9:31 Have you come in peace, you murderer? See the previous commentary concerning the repetition of the phrase hashalom [TH7965, ZH8934]. The NLT’s paraphrastic addition, “you murderer,” does not reflect the Hebrew text, although that is surely the intent of Jezebel’s apt “Zimri” insult.

Zimri. This is the infamous Israelite king who apparently reigned only a week after assassinating his predecessor, Elah (see commentary on 1 Kgs 16:15-20).

9:32 eunuchs. Heb., sarisim [TH5631, ZH6247]. The term is here best translated literally, as in the NLT, since these servants evidently wait upon the queen; elsewhere the term takes on the more general nuance of “court officials” or the like (cf. the first note on 8:6).

9:34 ate and drank. He was apparently carrying on as if nothing amiss had taken place.
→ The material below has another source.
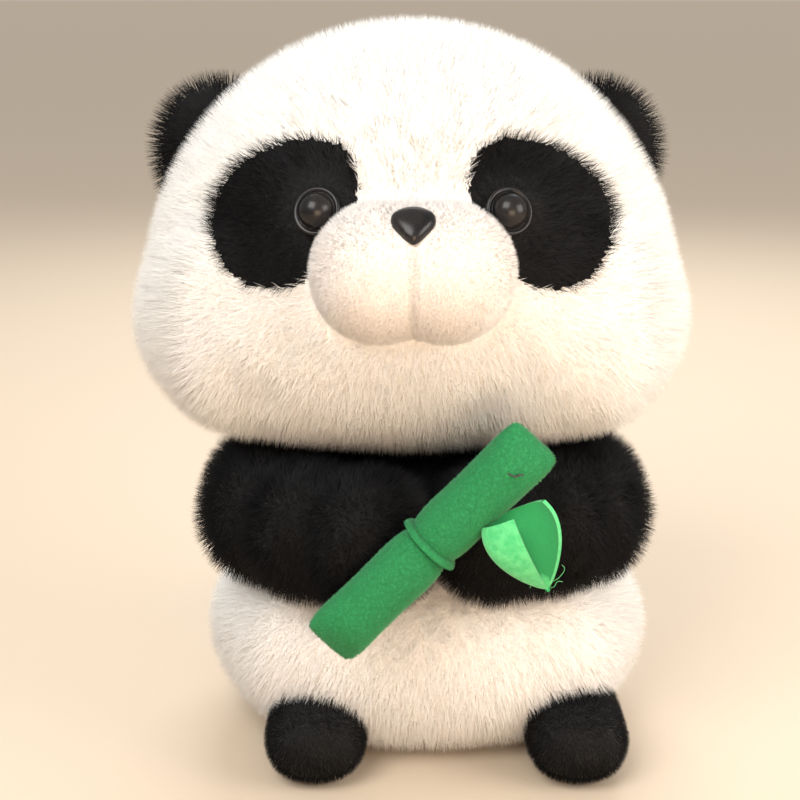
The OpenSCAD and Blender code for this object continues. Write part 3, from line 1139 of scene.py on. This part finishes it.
# %% Nose
nose_half, nose_top, nose_tall, nose_taper, nose_bow = 0.0078, 0.0066, 0.0132, 0.78, 0.0012
nose = lump((0, 0, 0), radii=(0.0084, 0.0064, 0.0034), roundness=0.86, cuts=15, low=0.002)
for vertex in nose.data.vertices:
    down = max(0.0, (nose_top - vertex.co.y) / nose_tall)
    vertex.co.x *= 1.03 - nose_taper * down ** 1.5
    vertex.co.y += nose_bow * (1 - (vertex.co.x / nose_half) ** 2) * (1 - down)
nose = fuse("nose_moulding", [nose], voxel=0.0006, rounds=3)
finer(nose)
nose_pitch = math.radians(45)
place_along(nose, (head_mid.x, -0.0795, 0.1935), (0, -math.cos(nose_pitch), math.sin(nose_pitch)))
nose.data.materials.append(gloss)
settle(nose, "head", ["nose"])

# %% [markdown]
# ## The bamboo
# The stalk is two stuffed tubes of felt with a raised band between them. Each far end is pinched shut in a
# flat seam, which leaves two corners. A tube is drawn as a circle extruded from ring to ring: round near the
# band, and flatter towards the seam. A very short, dense nap gives the felt its matted edge.

# %% The stalk's own line
stalk_lean = math.radians(46)
band_middle = Vector((-0.0012, -0.0884, 0.0960))
stalk_way = Vector((math.cos(stalk_lean), 0, math.sin(stalk_lean)))
stalk_side = Vector((math.sin(stalk_lean), 0, -math.cos(stalk_lean)))
outwards = Vector((0, -1, 0))


def on_stalk(side, out, along):
    """A point by how far it lies to the lower right of the stalk, out of the paws, and up from the band."""
    return band_middle + stalk_side * side + outwards * out + stalk_way * along


def drawn(name, stations, sides=32):
    """A tube drawn from ring to ring along +Z. Each station is (height, half width, half depth)."""
    alone()
    height, wide, deep = stations[0]
    bpy.ops.mesh.primitive_circle_add(vertices=sides, radius=1.0, location=(0, 0, 0), fill_type="NGON")
    tube = bpy.context.object
    tube.name = tube.data.name = name
    edit("FACE")
    bpy.ops.mesh.select_all(action="SELECT")
    bpy.ops.transform.resize(value=(wide, deep, 1))
    bpy.ops.transform.translate(value=(0, 0, height))
    for above, wider, deeper in stations[1:]:
        bpy.ops.mesh.extrude_region_move(TRANSFORM_OT_translate={"value": (0, 0, above - height)})
        bpy.ops.transform.resize(value=(wider / wide, deeper / deep, 1), center_override=(0, 0, above))
        height, wide, deep = above, wider, deeper
    bpy.ops.mesh.select_all(action="SELECT")
    bpy.ops.mesh.normals_make_consistent(inside=False)
    bpy.ops.object.mode_set(mode="OBJECT")
    return tube


def lay_on_stalk(piece, flip=1):
    """Moves a piece that was drawn round +Z on to the stalk's line, upwards or downwards from the band."""
    alone(piece)
    turn = math.radians(90) - stalk_lean
    piece.rotation_euler = (0, turn if flip > 0 else turn + math.pi, 0)
    piece.location = band_middle
    bpy.ops.object.transform_apply(location=True, rotation=True, scale=True)


# %% [markdown]
# ### Two tubes and a band
# A tube's stops are written as shares of its radius: drawn in where it meets the band, full just beyond, a
# touch slimmer half way along, then wide and thin where the end is pinched shut. The raised band is a ring
# of felt round the waist between the tubes.

# %% Stalk and band
tube_radius = 0.0088
for seed, (name, length, flip) in enumerate((("stalk_upper", 0.0475, 1), ("stalk_lower", 0.0455, -1))):
    stops = [
        (0.0005, 0.86, 0.86),
        (0.004, 0.98, 0.98),
        (0.009, 1.03, 1.03),
        (length * 0.5, 1.0, 1.0),
        (length - 0.012, 1.03, 0.98),
        (length - 0.007, 1.07, 0.8),
        (length - 0.003, 1.06, 0.48),
        (length, 0.97, 0.16),
    ]
    stations = [(height, tube_radius * wide, tube_radius * deep) for height, wide, deep in stops]
    tube = fuse(name + "_felt", [drawn(name, stations)], voxel=0.0013, rounds=2)
    stuff(tube, pressure=60.0, most=0.0005)
    pile(
        tube,
        green_backing,
        green_fibre,
        per_mm2=6.2,
        length=0.95,
        radius=0.105,
        brush=(0.1, 0, -0.3),
        mess=0.6,
        tuft=0.5,
        tuft_size=2.0,
        even=0.6,
        seed=seed + 91,
    )
    lay_on_stalk(tube, flip)
    settle(tube, "stalk", [name])
alone()
bpy.ops.mesh.primitive_torus_add(
    major_radius=0.0080, minor_radius=0.0021, major_segments=64, minor_segments=20
)
band = bpy.context.object
band.name = band.data.name = "stalk_band_felt"
pile(
    band,
    green_backing,
    green_fibre,
    per_mm2=7.0,
    length=0.9,
    radius=0.10,
    brush=(0, 0, -0.2),
    mess=0.6,
    tuft=0.5,
    tuft_size=2.0,
    even=0.6,
    seed=95,
)
lay_on_stalk(band)
settle(band, "stalk", ["stalk_band"])

# %% [markdown]
# ## The leaf
# One pointed piece of felt is sewn to the stalk by its broad foot and curls round like a cup, its left edge
# in front. A strip of squares is narrowed to the leaf's outline row by row, curled round, and thickened with
# a bevelled edge. A few loose fibres curl away from it, as they do wherever felt has been cut.

# %% Felt for the leaf
leaf_felt, recipe, shader, place = finish("leaf felt", roughness=0.95, sheen=0.2, shine=0.15)
mottle = recipe.noise(place, 420.0, 3.0, 0.6)["Fac"]
leaf_colour = recipe.blended(mottle.clipped(0.3, 0.7), rgb(0.06, 0.42, 0.15), rgb(0.11, 0.52, 0.20))
inner = recipe.add("ShaderNodeAttribute", {"attribute_name": "inner"})["Fac"]
# The side that faces into the cup is painted darker, as the shade inside the cup.
feed(recipe, shader, "Base Color", recipe.blended(inner, leaf_colour, rgb(0.025, 0.27, 0.085)))
feed(
    recipe,
    shader,
    "Normal",
    recipe.add("ShaderNodeBump", None, {"Strength": 0.9, "Distance": 0.0004, "Height": mottle})["Normal"],
)

# %% [markdown]
# ### Curling the leaf
# The cup is written as a place along the leaf and an angle round it. The felt then gets its thickness and a
# bevelled edge, and an attribute named `inner` marks the side that faces into the cup, which is painted
# darker as the shade inside the cup.

# %% Leaf
leaf_foot = on_stalk(0.0107, 0.0015, 0.0265)
leaf_way = Vector((0.3987, 0, -0.9171))
leaf_across = Vector((0.9171, 0, 0.3987))
alone()
bpy.ops.mesh.primitive_grid_add(x_subdivisions=24, y_subdivisions=16, size=2)
leaf = bpy.context.object
leaf.name = leaf.data.name = "leaf_cup"
leaf_long, leaf_half = 0.0290, 0.0122
leaf_sunk, leaf_bow, felt_thick = 0.001, 0.002, 0.0013
curl_start, curl_turn = 12, 256


def cup(along):
    """Half width and half depth of the leaf's cup, at a place from its foot, 0, to its tip, 1."""
    half = leaf_half * max(0.0, math.sin(math.pi * (0.16 + 0.84 * along) ** 0.62)) ** 0.8
    return half, half * 0.42


for vertex in leaf.data.vertices:
    along, across = (vertex.co.y + 1) / 2, (1 - vertex.co.x) / 2
    half, deep = cup(along)
    round_it = math.radians(curl_start + curl_turn * across)
    out = deep * (1 - math.sin(round_it)) + leaf_bow * math.sin(math.pi * along)
    vertex.co = (
        leaf_foot
        + leaf_way * (leaf_long * along - leaf_sunk)
        + leaf_across * half * math.cos(round_it)
        + outwards * out
    )
leaf.data.update()
bpy.ops.object.modifier_add(type="SOLIDIFY")
leaf.modifiers[-1].thickness = felt_thick
bpy.ops.object.modifier_apply(modifier=leaf.modifiers[-1].name)
bpy.ops.object.modifier_add(type="BEVEL")
leaf.modifiers[-1].width = 0.0003
leaf.modifiers[-1].segments = 2
bpy.ops.object.modifier_apply(modifier=leaf.modifiers[-1].name)
finer(leaf)
bpy.ops.object.shade_smooth()
leaf.data.materials.append(leaf_felt)
# Marks the points on the inner side of the cup, which get the painted shade.
cup_shade_mark = leaf.data.attributes.new("inner", "FLOAT", "POINT")
for item, vertex in zip(cup_shade_mark.data, leaf.data.vertices):
    along = (vertex.co - leaf_foot).dot(leaf_way) / leaf_long
    heart = leaf_foot + leaf_way * leaf_long * along + outwards * cup(max(0.0, min(1.0, along)))[1]
    item.value = 1.0 if (vertex.co - heart).dot(vertex.normal) < 0 else 0.0
settle(leaf, "leaf", ["leaf"])
print("leaf faces", len(leaf.data.polygons))

# %% [markdown]
# ## Threads
# A few loose fibres hang from the cut edge of the leaf, a tack shows near the top of the stalk, and one row
# of stitches draws the muzzle in. Each is a smooth curve through a few points, turned into a fine tube.

# %% A thread through a few points
def thread(name, points, radius, material, body):
    """A fine thread along a few points, as a smooth curve made into a mesh."""
    alone()
    bpy.ops.curve.primitive_bezier_curve_add()
    line = bpy.context.object
    line.data.splines.clear()
    spline = line.data.splines.new("BEZIER")
    spline.bezier_points.add(len(points) - 1)
    for spot, point in zip(spline.bezier_points, points):
        spot.co = point
        spot.handle_left_type = spot.handle_right_type = "AUTO"
    line.data.bevel_depth = radius
    line.data.bevel_resolution = 2
    line.data.use_fill_caps = True
    bpy.ops.object.convert(target="MESH")
    piece = bpy.context.object
    piece.name = piece.data.name = name
    bpy.ops.object.transform_apply(location=True, rotation=True, scale=True)
    piece.data.materials.append(material)
    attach(piece, body)
    return piece


# %% [markdown]
# ### Loose fibres and tack
# The places of the fibres are written in millimetres from the leaf's tip, and those of the tack from the band
# along the stalk's own line.

# %% Loose fibres and tack
green_thread, recipe, shader, place = finish("loose green fibre", roughness=0.7, sheen=0.2)
feed(
    recipe,
    shader,
    "Base Color",
    recipe.blended(recipe.noise(place, 800.0)["Fac"], rgb(0.04, 0.3, 0.09), rgb(0.1, 0.45, 0.16)),
)
black_thread, recipe, shader, place = finish("black sewing thread", roughness=0.5, sheen=0.2)
feed(
    recipe,
    shader,
    "Base Color",
    recipe.blended(recipe.noise(place, 1500.0)["Fac"], rgb(0.004, 0.004, 0.005), rgb(0.03, 0.03, 0.032)),
)
tip = leaf_foot + leaf_way * 0.026
curls = [
    [(0, 0, 0), (2.2, 1.0, -0.6), (3.6, 1.2, 1.4), (5.2, 0.4, 1.0)],
    [(0.6, 0, 0.8), (2.6, 1.8, 2.0), (4.6, 1.4, 3.6), (5.6, 0.6, 5.6), (4.8, 0.4, 6.6)],
    [(-2.4, 0, 2.2), (-4.2, 1.4, 1.2), (-5.0, 1.6, -0.6)],
]
for number, curl in enumerate(curls):
    thread(
        "leaf_fibre_%d" % (number + 1),
        [tip + Vector((x, -y, z)) * MM for x, y, z in curl],
        radius=0.00011,
        material=green_thread,
        body="leaf",
    )
tack = [
    (-1.5, 7.6, 35.0),
    (-0.6, 9.3, 35.5),
    (0.8, 9.3, 36.1),
    (1.8, 7.8, 36.7),
    (0.9, 9.2, 36.9),
    (2.4, 8.9, 38.1),
]
thread(
    "stalk_tack",
    [on_stalk(a * MM, b * MM, c * MM) for a, b, c in tack],
    radius=0.00025,
    material=black_thread,
    body="stalk",
)

# %% [markdown]
# ### Hidden hard parts
# The washers behind the eyes and the nose, and the stitch under the paw, keep their CAD shapes. They get a
# plastic with a faint speckle and the black thread.

# %% Hidden hard parts
washer_plastic, recipe, shader, place = finish("moulded washer plastic", roughness=0.5)
speckle = recipe.noise(place, 700.0, 2.0)["Fac"]
feed(recipe, shader, "Base Color", recipe.blended(speckle, rgb(0.78, 0.78, 0.77), rgb(0.88, 0.88, 0.87)))
feed(recipe, shader, "Roughness", speckle * 0.2 + 0.4)
hard_parts = {"paw_stitch": black_thread, "nose_washer": washer_plastic, "eye_washers": washer_plastic}
for name, material in hard_parts.items():
    nodes[name].data.materials.clear()
    nodes[name].data.materials.append(material)
print("CAD parts shown", len(hard_parts))

# %% [markdown]
# ### The muzzle's stitches
# One white thread lies in the valley between the lobes, in an arc from under the nose to under the chin.

# %% Mouth stitches
stitch_reach, stitch_start, stitch_step = 0.0186, 28, 8
white_thread, recipe, shader, place = finish("white sewing thread", roughness=0.7, sheen=0.2)
feed(
    recipe,
    shader,
    "Base Color",
    recipe.blended(recipe.noise(place, 1500.0)["Fac"], rgb(0.80, 0.70, 0.64), rgb(0.92, 0.86, 0.80)),
)
line = []
for step in range(12):
    angle = math.radians(stitch_start - step * stitch_step)
    out, up = stitch_reach * math.cos(angle), stitch_reach * math.sin(angle)
    line.append(Vector((head_mid.x, lobe_y - out, lobe_z + up)))
mouth = thread("mouth_stitches", line, radius=0.0003, material=white_thread, body="head")
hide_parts("mouth_thread")

# %% [markdown]
# ## Clearing up
# The fibres that were copied are no part of the toy, so they go.

# %% Clear away the seeds and finish
alone()
for spike, _, _ in spikes:
    bpy.data.objects.remove(spike, do_unlink=True)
bury this cursed woman, for she is the daughter of a king. This is a belated acknowledgment of the royal background of Jezebel (concerning Israelite burial practices, see the commentary on 1 Kgs 13:1-34).

9:36 dogs. Thus Elijah’s prophecy concerning Jezebel is finally fulfilled (1 Kgs 21:23; see the note there for details; cf. 9:10). Deborah Appler (2008) has recently suggested that since dogs served as healers and guides to the afterlife in Canaanite myth, the present account acts also as an Israelite parody of that tradition.

9:37 scattered like dung. In contrast to the preceding verse, this verse finds no parallel in 1–2 Kings, thus attesting to the independent nature of the present account.

COMMENTARY [Text]

The previous commentary section characterized Jezebel as clear-eyed and eerily composed as she confronted her soon-to-be assassin Jehu. Not much more need be said here other than to recognize grudgingly that Queen Jezebel—so often portrayed by commentators as the classic villainess of the books of Kings—plays her part with studied class up to the very end (cf. Freedman’s comment, as cited in the second note on 9:30). The final depiction of Jezebel is more tragic than triumphant, I submit, although one is never to dismiss entirely the evident poetic justice of her meeting a fate similar to that which she had earlier arranged for Naboth and his family (see the commentary on 1 Kgs 21:1-29 for further thoughts on this subject). Jehu nevertheless remains the “low-class” cad, an impostor who seizes the throne like Zimri, whom he did indeed emulate (Jezebel pegged him accurately). Still, the prophetic word is to be fulfilled, and Jezebel’s end is as pathetic as any zealous prophet of Yahweh could wish: the pampered child of a Tyrian king becoming nothing more than food for scavenging Israelite dogs. Sic semper tyrannis (“Thus always to tyrants”).

Even so, it is easy to dismiss Jezebel’s death too cavalierly, as Jehu did when he went in to eat and drink. As Hens-Piazza (2006:296) reminds us, “It is not necessary to be innocent to be a victim,” and:

The case of Jezebel is an instance of the ease with which outsiders may be vilified. How we read and remember her not only occasions the opportunity to rehearse her misdeeds but to be mindful of the violence done to her. It also invites us to reconsider those identified as the “Jezebels” of our own world: those who suffer the violence of sustained or disproportionate blame; those who incur damaged reputations because of their gender, ethnic identity, or their status as “other”; and those who are excoriated for their wrongdoings and are deemed undeserving of forgiveness.

It probably is not entirely coincidental, therefore, that the Latin phrase already cited, sic semper tyrannis, was not only attributed to Marcus Junius Brutus when he helped assassinate Julius Caesar, but also to John Wilkes Booth when he assassinated Abraham Lincoln (it also appears prominently on the State Seal of the Commonwealth of Virginia). Sometimes, it seems that a “tyrant” becomes one largely in the eyes of the beholder!